Suburban Struggle is a history of Orange County punk as it developed in and around the infamous Costa Mesa music venue the Cuckoo’s Nest from 1979-1981. In another sense, this zine is a history of the Cuckoo’s Nest in relation to Orange County punk, or even the Cuckoo’s Nest as a part of Orange County punk. More specifically, Suburban Struggle is the story of a concerted and protracted campaign to suppress Orange County punk through a legal attack on the Cuckoo’s Nest’s ability to hold “live entertainment,” which really meant punk shows. This campaign was carried out by a variety of governmental and private actors: local business owners and concerned citizens; the police; the City bureaucracy; and the City Council. When this story is considered in the larger context of late 70s-early 80s punk in Southern California, Suburban Struggle only pieces together one episode of a broader state-private effort to police, regulate out of existence, and terminate punk, which first gained its foothold in Hollywood and then quickly spread to local suburban areas, including Orange County. The story told in Suburban Struggle is thus part of a larger story of repression and reaction that includes the 1979 Elks Lodge Massacre in Los Angeles, the Huntington Beach police’s surveillance-dragnet of punks, the regular use of riot police to shut down punk shows, local governments’ forcible shuttering of punk friendly venues, and local citizens’ movements against the presence of punk in their swaths of suburbia.
This history is almost completely constructed from contemporaneous documents, i.e., those that were created during the period of study (1979-1981) by those who directly lived the events at issue. To narrow the focus even more, the documents featured in this zine are all public records created or maintained by the City of Costa Mesa as part of the campaign to shut down punk shows at the Cuckoo’s Nest. Quite literally, the primary sources in this zine come directly from the files the City of Costa Mesa maintained on the Cuckoo’s Nest. The purpose of this approach is to eliminate the distortion—or even clarity—of hindsight; Suburban Struggle wants to capture the representations of Orange County punk during a very specific period of time, before punk became whatever it has become and without providing the characters in this story the opportunity to reconcile the past with the present. Suburban Struggle, then, is a patchwork of contemporaneous first-hand accounts, a collection of primary source documents that have as their subject the Cuckoo’s Nest and its patrons. Collectively, these individual narratives sketch a portrait of early Orange County punk, or at least the anxieties of various authority figures. Or so it is hoped.
Suburban Struggle does not feature the voice of a single punk, or even a person sympathetic to punk. Instead, this zine gives the pulpit to the enemies of the incipient punk phenomenon in Orange County—the City bureaucrats, from the City Manager to the City Attorney; the Mayor and the City Council; the cops; and upstanding business owners and citizens of suburbia.
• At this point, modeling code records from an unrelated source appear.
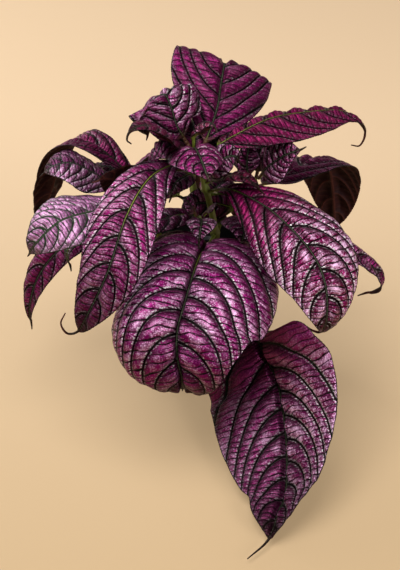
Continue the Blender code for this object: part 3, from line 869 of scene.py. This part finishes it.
def build_pot(finish):
    under_rim = POT_HEIGHT - POT_RIM_DEPTH
    rings = [point for height in POT_RINGS for point in ring_profile(height)]
    profile = (
        (0, 0),
        (POT_BASE_RADIUS - POT_FOOT_BEVEL, 0),
        (POT_BASE_RADIUS, POT_FOOT_BEVEL),
        *rings,
        (pot_wall_radius(under_rim), under_rim),
        (POT_RIM_RADIUS, under_rim + POT_LEDGE_RISE),
        (POT_RIM_RADIUS, POT_HEIGHT - POT_EDGE_BEVEL),
        (POT_RIM_RADIUS - POT_EDGE_BEVEL, POT_HEIGHT),
        (POT_RIM_RADIUS - POT_WALL, POT_HEIGHT),
        (POT_RIM_RADIUS - POT_WALL, under_rim + POT_LEDGE_WALL),
        (pot_wall_radius(under_rim, POT_WALL), under_rim),
        (pot_wall_radius(POT_FLOOR, POT_WALL), POT_FLOOR),
        (0, POT_FLOOR),
    )
    pot = placed("pot_shell", turned(profile, POT_SIDES), [finish], "pot_plastic", "pot")
    holes = bmesh.new()
    for number in range(DRAIN_HOLES):
        angle = math.tau * (number + 0.5) / DRAIN_HOLES
        made = bmesh.ops.create_cone(
            holes, cap_ends=True, segments=DRAIN_SIDES, radius1=DRAIN_RADIUS,
            radius2=DRAIN_RADIUS, depth=POT_FLOOR + 2 * CUT_CLEAR,
        )
        centre = (DRAIN_CIRCLE * math.cos(angle), DRAIN_CIRCLE * math.sin(angle), POT_FLOOR / 2)
        bmesh.ops.translate(holes, verts=made["verts"], vec=centre)
    cut(pot, holes)
    pot.data.set_sharp_from_angle(angle=math.radians(SHARP_ANGLE))


def cut(body, bm):
    """Cuts the bmesh, in millimetres, from the body for good."""
    cutter = add("cutter", mesh_of("cutter", bm))
    modifier = body.modifiers.new("cutter", "BOOLEAN")
    modifier.operation = "DIFFERENCE"
    modifier.solver = "EXACT"
    modifier.object = cutter
    graph = bpy.context.evaluated_depsgraph_get()
    body.data = bpy.data.meshes.new_from_object(body.evaluated_get(graph))
    body.modifiers.clear()
    bpy.data.objects.remove(cutter)


def soil_height(x, y):
    broad = noise.noise(Vector((x, y, SOIL_LUMP_SEED)) / SOIL_LUMP_SPAN)
    fine = noise.noise(Vector((x, y, 1.0)) / SOIL_GRAIN_SPAN)
    drop = SOIL_DROP * (math.hypot(x, y) / SOIL_RADIUS) ** 6
    return SOIL_TOP + SOIL_LUMP * broad + SOIL_GRAIN * fine - drop


def build_soil(finish):
    bm, _, _ = grid(SOIL_CELLS, SOIL_CELLS, double=True)
    upper = SOIL_CELLS**2
    for number, vert in enumerate(bm.verts):
        x, y = vert.co.xy
        reach = max(abs(x), abs(y))
        scale = SOIL_RADIUS * reach / (math.hypot(x, y) or 1)
        x, y = x * scale, y * scale
        vert.co = (x, y, soil_height(x, y) if number < upper else SOIL_TOP - SOIL_DEPTH)
    placed("soil_bed", bm, [finish], "potting_soil", "soil")


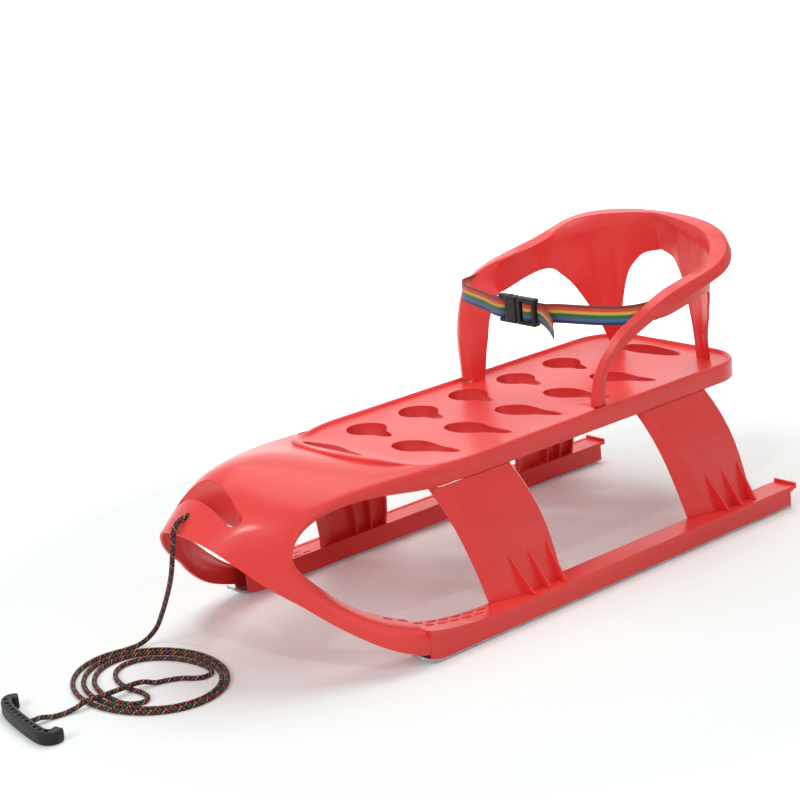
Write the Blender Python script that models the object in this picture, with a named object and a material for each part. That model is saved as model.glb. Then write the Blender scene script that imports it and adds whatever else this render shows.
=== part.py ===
"""Plastic snow sled with clip-on backrest, lap belt and tow rope.

Metres, +Z up. The sled points along -Y, the rider's left is +X, and the
origin is on the snow below the middle of the sled.
"""
import math

import bmesh
import bpy
import numpy as np
from mathutils import Matrix, Vector
from mathutils.bvhtree import BVHTree

# Clearance kept between pieces that touch
GAP = 0.0003

# Overall sizes
SLED_LENGTH = 0.860
TRACK_WIDTH = 0.386
FLANGE_TOP = 0.031
DECK_TOP = 0.202
WALL = 0.003

REAR_Y = SLED_LENGTH / 2
NOSE_Y = -SLED_LENGTH / 2
FLANGE_OUT_X = TRACK_WIDTH / 2

# Deck
DECK_HALF_WIDTH = 0.132
DECK_REAR_Y = REAR_Y - 0.009
DECK_CORNER_R = 0.060
DECK_FRONT_Y = NOSE_Y + 0.208
DECK_STRAIGHT_Y = NOSE_Y + 0.345
RIM_WIDTH = 0.008
RIM_HEIGHT = 0.005
SKIRT_DEPTH = 0.020
FRONT_LIFT = 0.020
LIFT_RUN = 0.085

# Leaf-shaped holes
HOLE_ROWS = 5
HOLE_PITCH = 0.0875
FIRST_HOLE_Y = DECK_FRONT_Y + 0.128
HOLE_X = 0.059
LEAF_LENGTH = 0.092
LEAF_HEAD_R = 0.0200
LEAF_TAIL_R = 0.0115
LEAF_ANGLE = math.radians(30)
COLLAR_WALL = 0.0024
COLLAR_DEPTH = 0.0185
FRONT_HOLE_Y = DECK_FRONT_Y + 0.034
REAR_HOLE_Y = DECK_REAR_Y - 0.036
END_HOLE_LENGTH = 0.090
END_HOLE_R = 0.0125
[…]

It may seem unfair or reactionary to compile a punk history without letting the punks themselves speak. But, how do you understand Orange County punk without exploring OC punk’s avowed enemies’ understandings of punk and also their attack on punk, when the Orange County punks defined themselves in large part by their antagonism to society at large and Orange County and all that it represented in particular? The 1984 documentary Urban Struggle: The Battle for the Cuckoo’s Nest, which was shot by a film student during the final months of the Cuckoo’s Nest’s existence, records the punks’ and the Cuckoo’s Nest’s owner Jerry Roach’s perspective on punk and the Cuckoo’s Nest. And the 2010 documentary Clockwork Orange County (also known as We Were Feared)—when it is not borrowing footage from Urban Struggle—is mostly a collection of retrospective narratives from prominent Orange County punks and Jerry Roach. While these films undoubtedly are valuable contributions to the history of Orange County punk, both fail to offer any analysis of the forces aligned against the Cuckoo’s Nest and Orange County punk and committed to their destruction. In short, Urban Struggle and Clockwork Orange County don’t tell half of the story of the Cuckoo’s Nest and neglect a critical aspect of Orange County punk history
Orange County punk was as much the creation of the punks as it was those who sought to destroy it, or at least purge it from Orange County. Suburban Struggle thus strives to advance the understanding of early Orange County punk by documenting the perspective of its adversaries. The writings, reports, images, and recordings left behind by the anti-punk crusaders are a window—however distorted—into the early Orange County punk scene at the Cuckoo’s Nest and also a testament to how the authorities imagined punk. Most importantly, these documents establish that the City, the police, and the local business community truly perceived punk as a serious, immanent threat to the maintenance of social order, such that the application of state violence on a large scale was justified and such that the City had to take legal action to prevent the Cuckoo’s Nest from hosting punk shows.